The proprietors of Delaware’s two largest escape room companies combine a love for the game with a commitment to user experience and getting happy customers to spread the word.
Fan to owner
Bill Wright first experienced an escape room in Toronto during a business trip in early 2015, he said, when there were only about a dozen such businesses in the United States.
His company, Axxiom Escape Rooms, opened its first location in Newark later that year, but not without some growing pains.
“We were the first in Delaware, so people didn’t understand us,” Wright said.
The first location was accidentally allowed to open in a building zoned for office uses. The forced move to a nearby location was a setback – though Wright doesn’t blame regulators trying to grapple with something new.
Alex Nasser, who owns Great Escape Delaware, took a similar path from fan to owner.
“We did some research and noticed that more were popping up but they hadn’t quite hit the smaller markets yet,” he said. He found space in a Newark shopping center in early 2016 and started designing the rooms.
Cultivating an experience
Positive and numerous online reviews are critical, and Wright said his staff will sometimes ask customers to review their experience.
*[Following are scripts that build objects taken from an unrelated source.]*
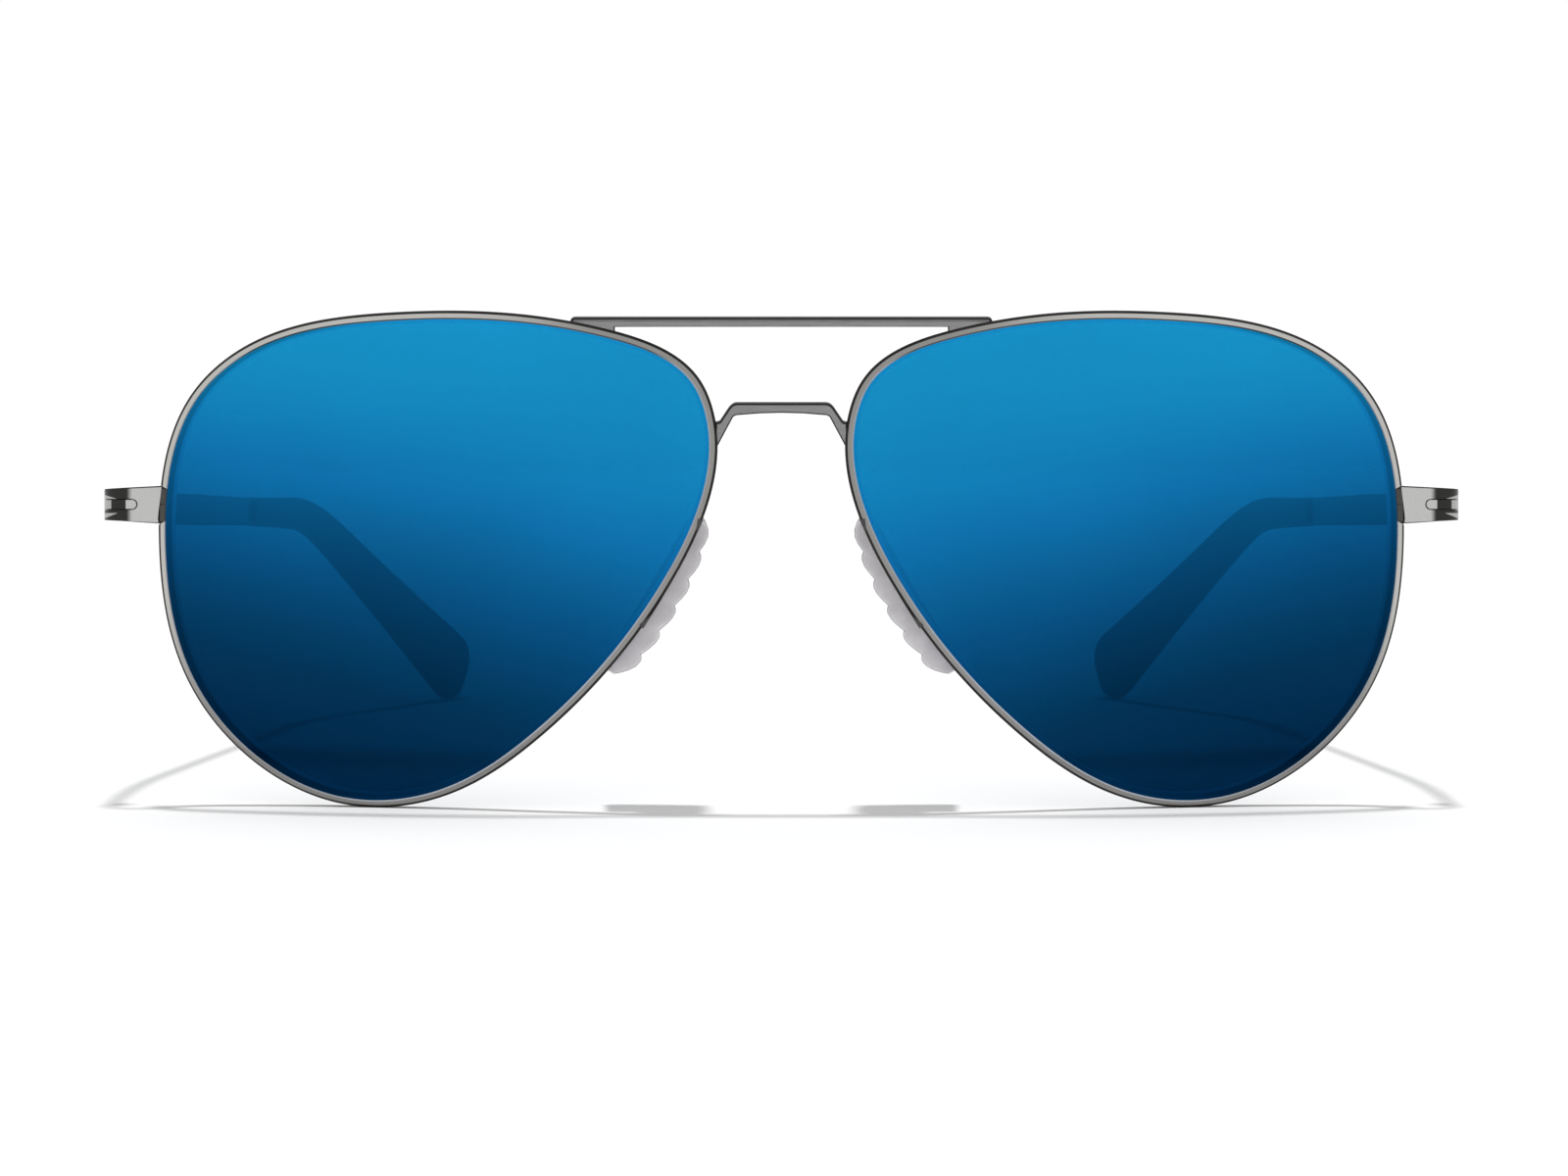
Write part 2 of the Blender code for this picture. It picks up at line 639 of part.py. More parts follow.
def pad_ring(shrink, depth):
    """The pad's outline at a depth, drawn in by shrink: six lobes towards the nose, plain behind."""
    def bend(height):
        return (height - PAD_CREST_HEIGHT) ** 2 / (2 * PAD_BEND_RADIUS) - PAD_CREST

    top = PAD_TOP - shrink
    bottom = PAD_BOTTOM + shrink
    pitch = (top - bottom) / PAD_LOBES
    lobed = []
    for lobe in range(PAD_LOBES):
        for phase in LOBE_PHASES:
            height = top - (lobe + phase) * pitch
            rise = PAD_LOBE_RISE * (sin(pi * phase ** 0.6) - 1)
            fall = 0.0
            if lobe == 0:
                fall = PAD_TOP_FALL * (1 - phase) ** 3
            elif lobe == PAD_LOBES - 1:
                fall = PAD_BOTTOM_FALL * phase ** 3
            lobed.append((bend(height) - rise + fall + shrink, height))
    plain = [(bend(bottom) + PAD_LOBE_RISE + PAD_BOTTOM_FALL + shrink, bottom)]
    for share in (0.0, 0.08, 0.25, 0.5, 0.75, 0.92, 1.0):
        height = bottom + (top - bottom) * share
        side = PAD_SIDE + height ** 2 / (2 * PAD_SIDE_RADIUS)
        inset = PAD_SIDE_FALL * (2 * share - 1) ** 6
        plain.append((side - inset - shrink, height))
    return [(x, depth, z) for x, z in lobed + plain]


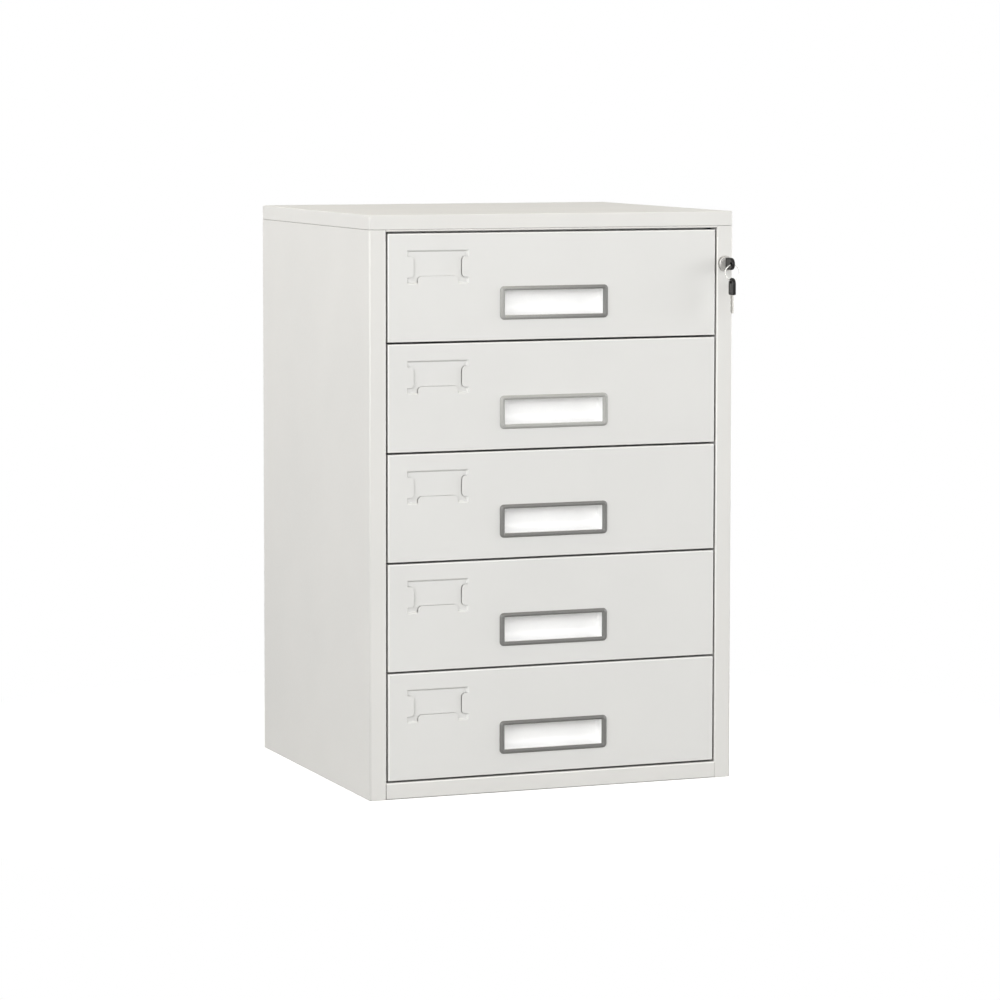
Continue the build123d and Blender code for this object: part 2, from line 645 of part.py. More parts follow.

But there’s a fine line, he added, between asking for a review and pestering a customer.
“Sure, we’d always like more reviews, but we’re not going to have our people focus on that,” he said.
Austin Reed, a Wilmington resident and escape room fan who’s played about 25 in the Delaware Valley, said a creative puzzle is important but “half of the experience comes from customer service.”
Unlike many other escape rooms, Great Escape and Axxiom only book private groups. Mixing strangers together can lead to more revenue for a business but at the potential tradeoff of a worse experience.
“Maybe one of the people in the room is a Debbie downer, and ruins it for everyone else,” Nasser said.
At other times, squeezing more people in a room than the puzzles can reasonably entertain is a recipe for boredom.
“The public model will always make more money over the private model,” he said, but squeezing all the revenue out of a room in the short term can be at odds with long-term growth.
Wendy Johns, assistant principal at Carrcroft Elementary School, has gone through a few escape rooms as team-building exercises. She said not being mixed in with strangers helps the team communicate more effectively.
“The true qualities of a person come out,” she said. “You’ll quickly see who the Type A personalities are. They want to quickly take charge and they tend to only see what’s in front of them.”
Misconceptions and mishaps
As might be expected for a new concept, some misconceptions keep potential players away from escape rooms. First, it’s not a horror show.
“Everybody thinks it’s super-duper scary like “˜Saw,'” the survival horror movie franchise, Nasser said.
Some rooms, like “Walkers” at Great Escape Delaware, do have a survival horror theme. In this room, one person begins locked in a cage and the other person handcuffed to a pipe. Job No. 1 is to find a code to free the caged person and then a key to release the cuffs.
Regardless of the setting, some players go too far in the pursuit of a clue.
“We’ve had people rip wires, and one person punched a hole in the ceiling tiles,” Nasser said. “He thought something was up there, even though we specifically told them there wasn’t.”
Innovating to survive
Just as players feel the need to be creative solving puzzles, escape room owners are also thinking up new ways to attract new customers and repeat business.
It’s worth asking if escape rooms are just a fad, destined to fade away in favor of the next trend in group entertainment.
One way to break the mold is to have short-term, or “pop-up,” escape rooms. Nasser has nearly finished building a temporary escape room in Christiana Mall that will be up for about a year.
After trying most of the escape rooms in this region, Reed decided to create of his own. His mobile pop-up room is now housed in an Arden antique store called the Oddporium.
But while it’s important to keep games fresh, Reed wonders if escape rooms will need to constantly change. Maybe they’ll have staying power just the way they are.
“While a company that opens a dumb escape room won’t survive, the ones who stick around will have a unique theme, good service and will seek to improve their experience.”